-- BEGIN --

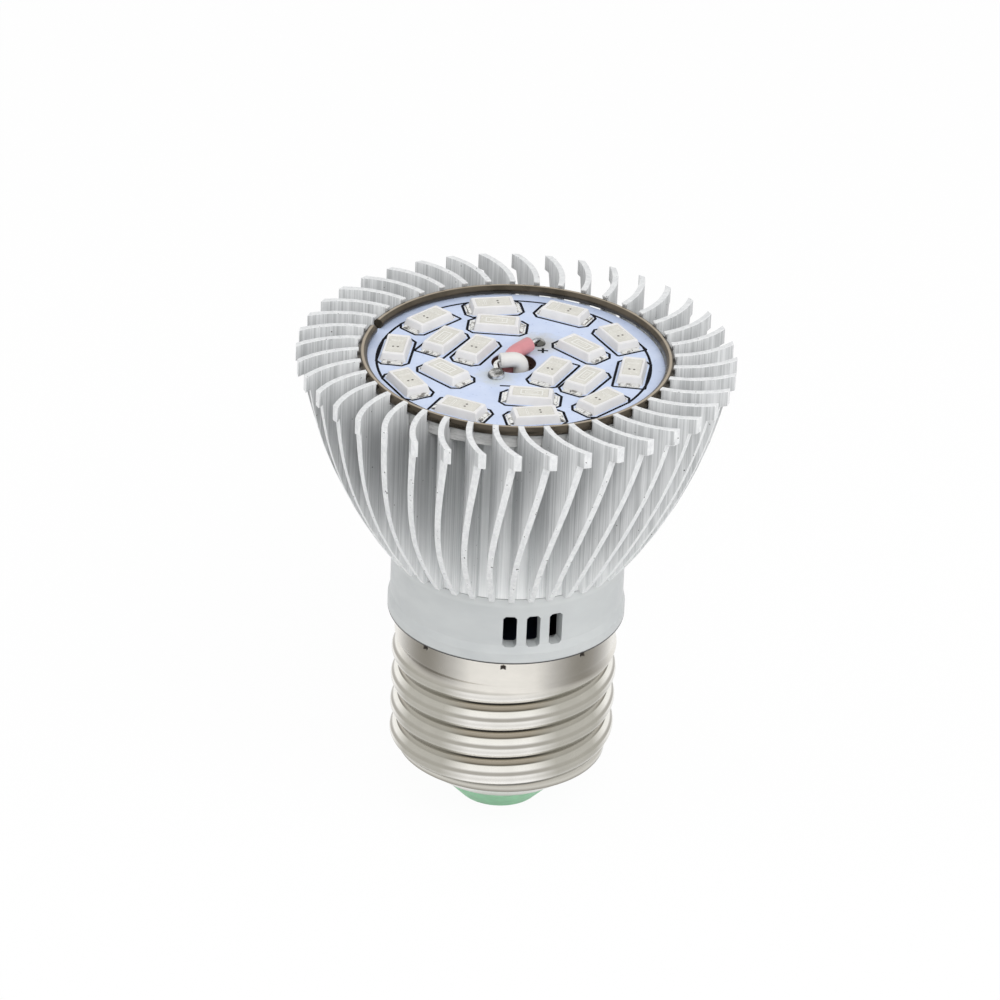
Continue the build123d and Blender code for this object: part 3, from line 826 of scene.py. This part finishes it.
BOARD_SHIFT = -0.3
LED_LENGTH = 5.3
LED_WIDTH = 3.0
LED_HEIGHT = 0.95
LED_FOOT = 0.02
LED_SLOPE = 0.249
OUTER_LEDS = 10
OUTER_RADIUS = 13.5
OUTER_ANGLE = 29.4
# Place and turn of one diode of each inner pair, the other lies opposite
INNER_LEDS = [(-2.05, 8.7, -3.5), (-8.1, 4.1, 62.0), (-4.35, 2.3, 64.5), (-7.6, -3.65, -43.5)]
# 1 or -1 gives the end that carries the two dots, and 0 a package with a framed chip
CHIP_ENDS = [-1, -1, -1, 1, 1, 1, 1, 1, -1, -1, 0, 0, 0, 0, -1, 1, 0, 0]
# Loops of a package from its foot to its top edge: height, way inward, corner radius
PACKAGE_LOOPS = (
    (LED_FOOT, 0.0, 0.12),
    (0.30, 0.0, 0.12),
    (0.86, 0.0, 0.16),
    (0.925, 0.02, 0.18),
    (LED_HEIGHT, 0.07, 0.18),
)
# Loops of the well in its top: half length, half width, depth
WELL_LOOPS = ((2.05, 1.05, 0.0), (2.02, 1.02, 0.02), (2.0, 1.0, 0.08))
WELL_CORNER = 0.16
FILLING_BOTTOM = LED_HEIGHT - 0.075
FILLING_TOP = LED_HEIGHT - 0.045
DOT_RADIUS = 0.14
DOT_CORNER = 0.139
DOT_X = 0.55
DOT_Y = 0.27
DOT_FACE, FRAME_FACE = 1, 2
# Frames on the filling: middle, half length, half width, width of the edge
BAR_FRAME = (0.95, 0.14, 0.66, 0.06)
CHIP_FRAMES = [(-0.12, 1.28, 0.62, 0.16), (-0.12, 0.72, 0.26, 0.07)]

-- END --

▸ Exercise
Give back the whole listing exactly as it reads.

▸ The output
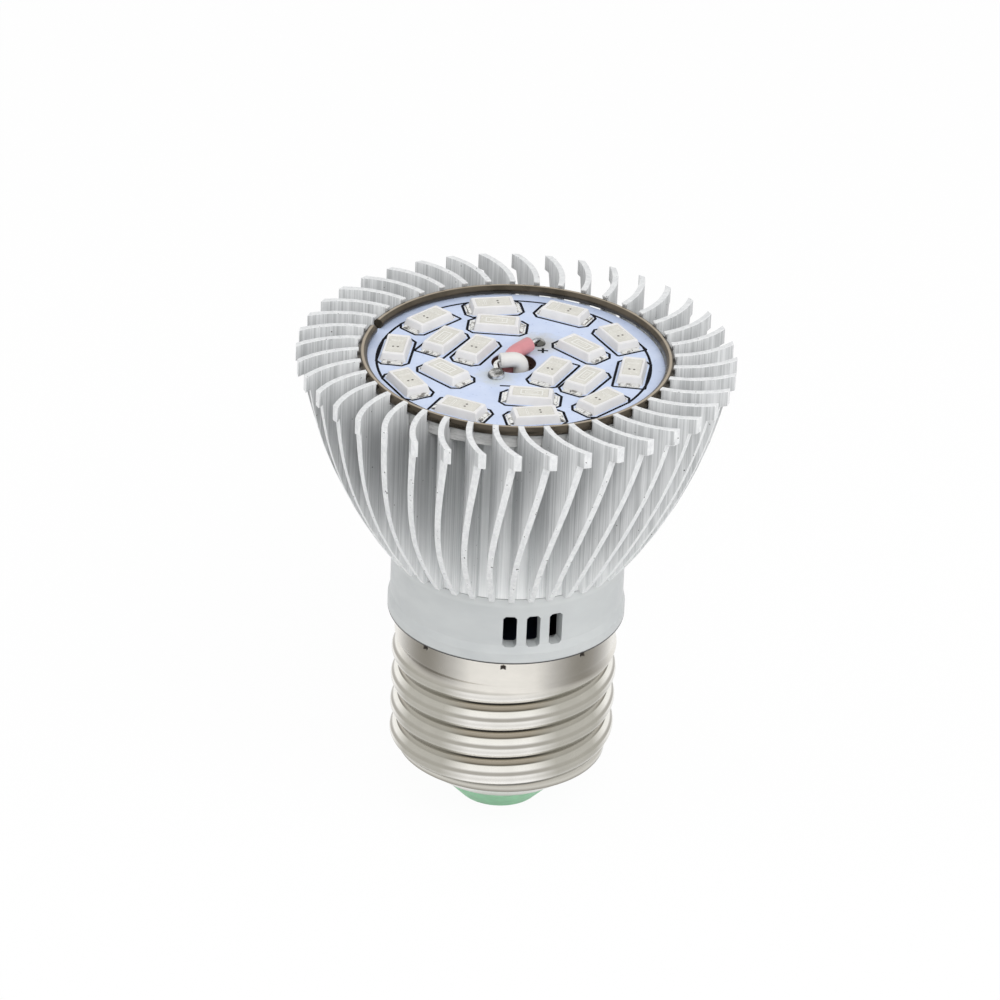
Continue the build123d and Blender code for this object: part 3, from line 826 of scene.py. This part finishes it.
BOARD_SHIFT = -0.3
LED_LENGTH = 5.3
LED_WIDTH = 3.0
LED_HEIGHT = 0.95
LED_FOOT = 0.02
LED_SLOPE = 0.249
OUTER_LEDS = 10
OUTER_RADIUS = 13.5
OUTER_ANGLE = 29.4
# Place and turn of one diode of each inner pair, the other lies opposite
INNER_LEDS = [(-2.05, 8.7, -3.5), (-8.1, 4.1, 62.0), (-4.35, 2.3, 64.5), (-7.6, -3.65, -43.5)]
# 1 or -1 gives the end that carries the two dots, and 0 a package with a framed chip
CHIP_ENDS = [-1, -1, -1, 1, 1, 1, 1, 1, -1, -1, 0, 0, 0, 0, -1, 1, 0, 0]
# Loops of a package from its foot to its top edge: height, way inward, corner radius
PACKAGE_LOOPS = (
    (LED_FOOT, 0.0, 0.12),
    (0.30, 0.0, 0.12),
    (0.86, 0.0, 0.16),
    (0.925, 0.02, 0.18),
    (LED_HEIGHT, 0.07, 0.18),
)
# Loops of the well in its top: half length, half width, depth
WELL_LOOPS = ((2.05, 1.05, 0.0), (2.02, 1.02, 0.02), (2.0, 1.0, 0.08))
WELL_CORNER = 0.16
FILLING_BOTTOM = LED_HEIGHT - 0.075
FILLING_TOP = LED_HEIGHT - 0.045
DOT_RADIUS = 0.14
DOT_CORNER = 0.139
DOT_X = 0.55
DOT_Y = 0.27
DOT_FACE, FRAME_FACE = 1, 2
# Frames on the filling: middle, half length, half width, width of the edge
BAR_FRAME = (0.95, 0.14, 0.66, 0.06)
CHIP_FRAMES = [(-0.12, 1.28, 0.62, 0.16), (-0.12, 0.72, 0.26, 0.07)]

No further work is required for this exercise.